The following article was sourced from PlanDesign.com and reported by

MORNINGSTAR’S “2022 Health Savings Account Landscape” reports that HSAs have grown at a 31% rate over the past 15 years. Yet, “[their] use could improve, as only 9% of accounts had invested assets in them,” says Tom Nations, associate director, multi-asset and alternative strategies, at Morningstar and the paper’s author. 

For a few of the findings, invested HSA assets are now $26.4 billion, up from $4.5 billion in 2017. Also, high-deductible health plans—an employer’s prerequisite for offering HSAs—covered 28% of workers in 2021, up from 4% in 2006.

When HSAs do include an investment option, ideally the holder may invest what she saves, as she would in a 401(k) or other employer-sponsored defined contribution plan, letting the money compound to pay for qualified medical expenses in retirement. Of added benefit, her contributions are tax-deductible: Investment growth, interest and dividends are tax-exempt, and withdrawals for qualified medical expenses are tax free.

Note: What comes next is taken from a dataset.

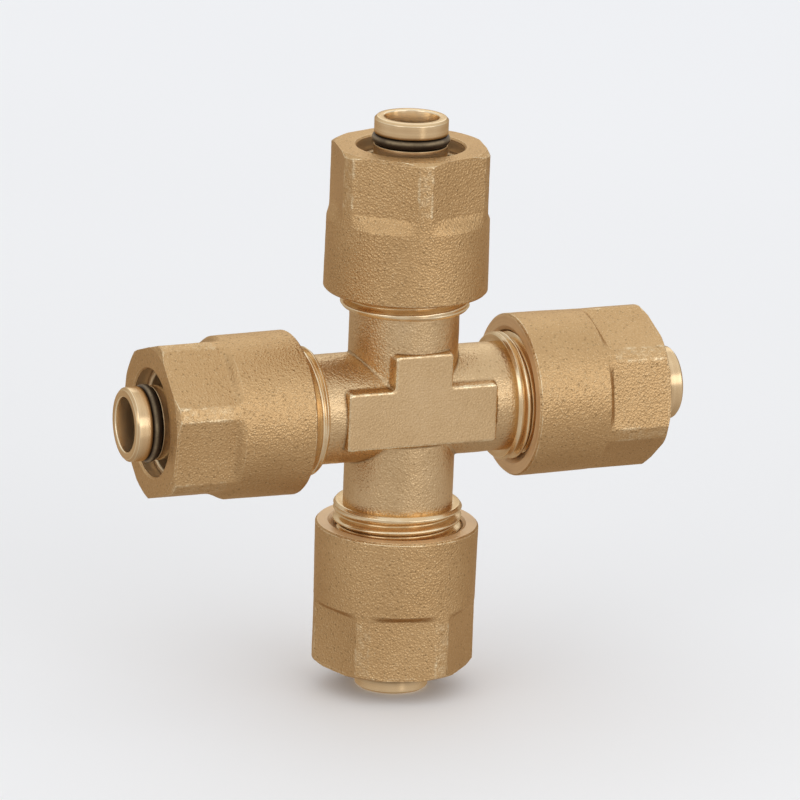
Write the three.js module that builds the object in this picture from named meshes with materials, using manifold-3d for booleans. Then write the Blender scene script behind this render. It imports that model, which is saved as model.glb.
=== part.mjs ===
// Compression cross fitting for 16 x 2 mm multilayer pipe, G 1/2 (ISO 228) threads.
// Millimetres, +Z up. The origin is where the two waterways cross; two arms lie
// along Z and two along X, and the flat pad of the forging faces -Y.
//
// Every arm is described once, in arm coordinates: +Z runs outward along the arm,
// z = 0 is the centre of the cross. arms[] below turns an arm into place.
import * as THREE from 'three';
import { mergeVertices } from 'three/addons/utils/BufferGeometryUtils.js';
import Module from 'manifold-3d';

const wasm = await Module();
wasm.setup();

// ---------------------------------------------------------------- dimensions
const PITCH = 1.814;            // G 1/2: 14 threads per inch
const MALE_CREST_R = 10.42;     // body thread, nominal major 20.955
const MALE_ROOT_R = 9.36;
const NUT_ROOT_R = 10.72;       // nut thread, running clearance all round
const NUT_CREST_R = 9.66;
const THREAD_SIDES = 20;

const REACH = 47.5;             // centre to nozzle tip
const NECK_R = 8.88;            // forged necks
const SHOULDER_Z = 16.3;        // neck ends, threaded cup begins
const CUP_END_Z = 32.5;
const CUP_FLOOR_Z = 24.0;       // pipe stop
const CUP_BORE_R = 8.25;        // takes the 16 mm pipe
const NOZZLE_R = 5.95;          // enters the 12 mm pipe bore
const WATERWAY_R = 4.4;
const NOZZLE_CHAMFER = 0.35;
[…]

HSAs’ potential for this purpose has yet to be fulfilled, Nations points out. “That HSAs have grown so rapidly and 91% of accounts aren’t using the investment feature means there’s pretty good runway ahead.”

The study found, too, though, that the accounts still have confusing features and needless hindrances to the person investing assets. While providers have significantly improved their offerings since Morningstar’s first study, in 2017, Nations says, there remains room for them to incorporate better practices. “Notably, fees could come down across the board,” he says. 

Also stymying investing, some HSA providers require account holders to meet and keep a minimum cash balance or spending account minimum before they may invest. “We think best practice would be to not require that,” Nations says. “Many providers have moved that down to zero.”

In need of improvement, as well, he says, is the process for onboarding new-user accounts, as many of the products separate the investment features from spending features. 

“Many times HSAs are actually two separate accounts: There’s a spending account and the investment account,” he says. “If you sign up for an HSA, what you’re actually signing up for is the spending account only, and then, if you fund it, you need to take the additional manual step of opening up the investment account, tying it to the spending account and then funding the investment account after funding the spending account.

“There are these additional hurdles and sludge, which really complicates the process,” he says.

Morningstar advises culling the investment lineup. Large menus that offer duplicate strategies and asset classes may “lead to analysis paralysis, that overwhelm the end investor,” Nation says.